Design and Optimization of Superdirective Beamforming and Post-Filtering for Speech Enhancement

Superdirective beamformers, used with small microphone arrays, are highly attractive due to their high directivity and frequency-invariant beampatterns, making them well-suited for processing broadband acoustic and speech signals. However, these beamformers are very sensitive to array imperfections such as sensor mismatches and self-noise. To improve robustness, robust superdirective (RSD) beamformers have been developed, employing techniques such as diagonal loading or white-noise-gain constraints during their derivation. Although RSD beamformers offer enhanced robustness compared to classical superdirective beamformers, they cannot achieve the maximum directivity factor and lose some frequency-invariant properties, resulting in a beamwidth that is wider at low frequencies and narrower at high frequencies.
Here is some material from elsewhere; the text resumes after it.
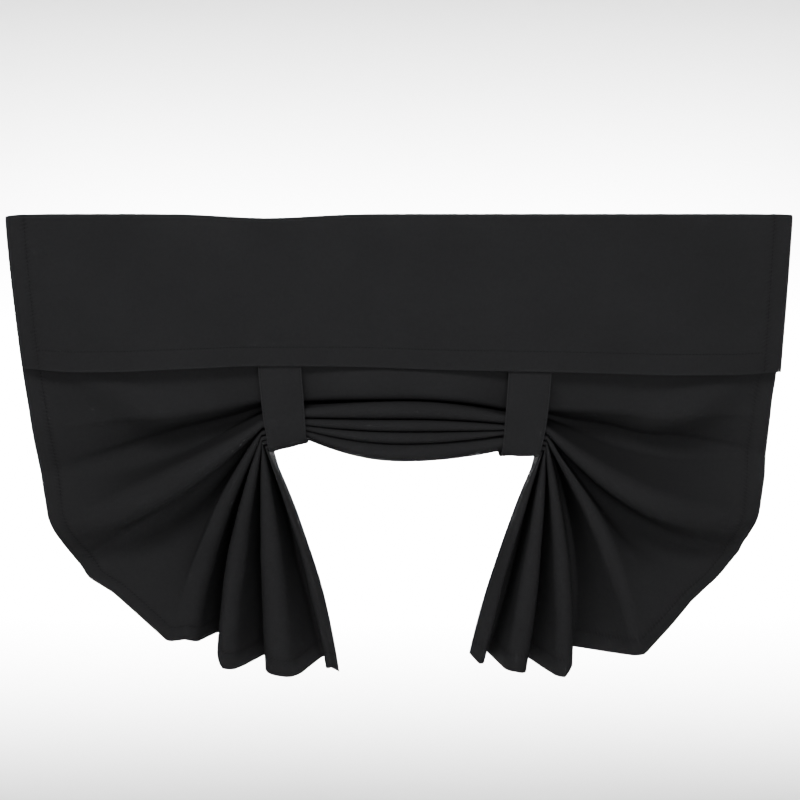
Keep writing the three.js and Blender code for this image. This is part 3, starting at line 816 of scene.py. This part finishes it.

As a result, RSD beamformers do not fully meet the criteria of true superdirective beamformers, providing less effective noise reduction and introducing some speech distortion. Post-filtering methods have been developed to improve noise reduction after RSD beamforming, but they often fail to address the distortion issues, especially when the speech source deviates from the array’s look direction. To overcome this limitation, this paper proposes a joint optimization approach that combines post-filtering with RSD beamformers. By using the output of RSD beamformers as input data and considering various deviations in look directions and array mismatches, we train a post-filtering network to further enhance the beamformer’s output. Experimental results on speech enhancement demonstrate the effectiveness and robustness of the proposed method.